### DATASET SECTION
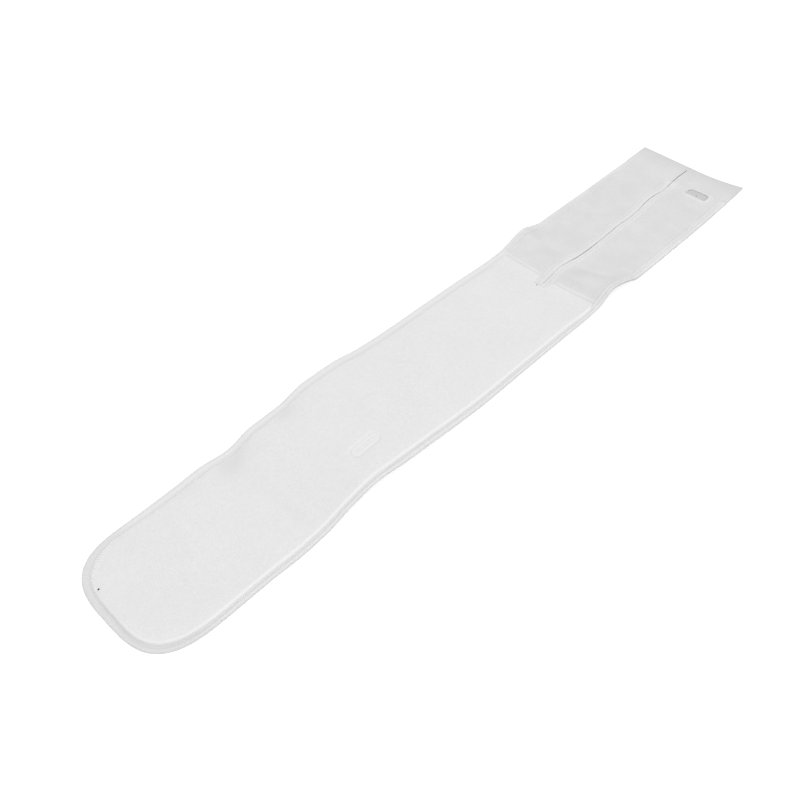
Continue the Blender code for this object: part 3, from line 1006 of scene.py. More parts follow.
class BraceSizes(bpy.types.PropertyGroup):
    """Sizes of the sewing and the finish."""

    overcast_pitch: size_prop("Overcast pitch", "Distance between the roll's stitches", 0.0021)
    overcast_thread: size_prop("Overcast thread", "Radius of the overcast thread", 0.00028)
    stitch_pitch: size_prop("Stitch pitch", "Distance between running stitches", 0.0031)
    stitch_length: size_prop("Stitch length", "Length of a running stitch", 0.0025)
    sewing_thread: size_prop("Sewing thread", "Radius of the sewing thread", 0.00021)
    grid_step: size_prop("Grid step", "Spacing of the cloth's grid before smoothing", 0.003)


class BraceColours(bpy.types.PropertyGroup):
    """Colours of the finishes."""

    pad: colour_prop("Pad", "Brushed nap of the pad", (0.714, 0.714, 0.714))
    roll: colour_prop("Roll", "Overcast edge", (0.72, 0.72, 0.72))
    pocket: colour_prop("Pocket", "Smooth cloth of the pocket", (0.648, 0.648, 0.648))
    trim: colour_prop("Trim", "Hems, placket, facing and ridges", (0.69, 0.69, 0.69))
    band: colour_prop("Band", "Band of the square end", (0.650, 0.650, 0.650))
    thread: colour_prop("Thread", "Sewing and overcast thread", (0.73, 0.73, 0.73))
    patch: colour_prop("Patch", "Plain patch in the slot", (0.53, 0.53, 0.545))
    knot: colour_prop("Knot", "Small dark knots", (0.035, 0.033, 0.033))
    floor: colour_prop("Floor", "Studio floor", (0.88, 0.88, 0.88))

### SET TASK
Take the data above and return it exactly.

### EXERCISE ANSWER
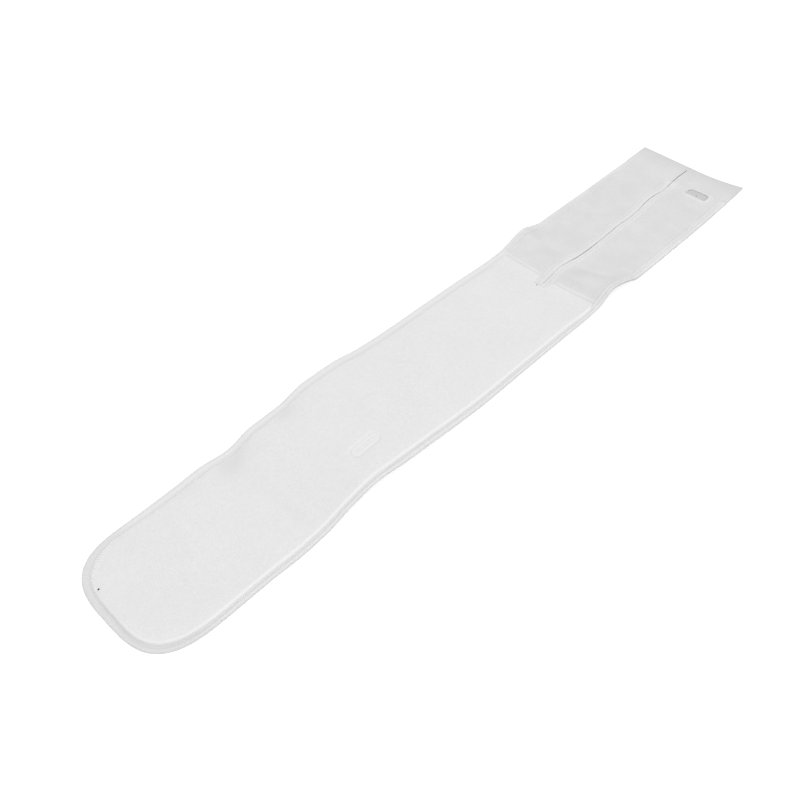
Continue the Blender code for this object: part 3, from line 1006 of scene.py. More parts follow.
class BraceSizes(bpy.types.PropertyGroup):
    """Sizes of the sewing and the finish."""

    overcast_pitch: size_prop("Overcast pitch", "Distance between the roll's stitches", 0.0021)
    overcast_thread: size_prop("Overcast thread", "Radius of the overcast thread", 0.00028)
    stitch_pitch: size_prop("Stitch pitch", "Distance between running stitches", 0.0031)
    stitch_length: size_prop("Stitch length", "Length of a running stitch", 0.0025)
    sewing_thread: size_prop("Sewing thread", "Radius of the sewing thread", 0.00021)
    grid_step: size_prop("Grid step", "Spacing of the cloth's grid before smoothing", 0.003)


class BraceColours(bpy.types.PropertyGroup):
    """Colours of the finishes."""

    pad: colour_prop("Pad", "Brushed nap of the pad", (0.714, 0.714, 0.714))
    roll: colour_prop("Roll", "Overcast edge", (0.72, 0.72, 0.72))
    pocket: colour_prop("Pocket", "Smooth cloth of the pocket", (0.648, 0.648, 0.648))
    trim: colour_prop("Trim", "Hems, placket, facing and ridges", (0.69, 0.69, 0.69))
    band: colour_prop("Band", "Band of the square end", (0.650, 0.650, 0.650))
    thread: colour_prop("Thread", "Sewing and overcast thread", (0.73, 0.73, 0.73))
    patch: colour_prop("Patch", "Plain patch in the slot", (0.53, 0.53, 0.545))
    knot: colour_prop("Knot", "Small dark knots", (0.035, 0.033, 0.033))
    floor: colour_prop("Floor", "Studio floor", (0.88, 0.88, 0.88))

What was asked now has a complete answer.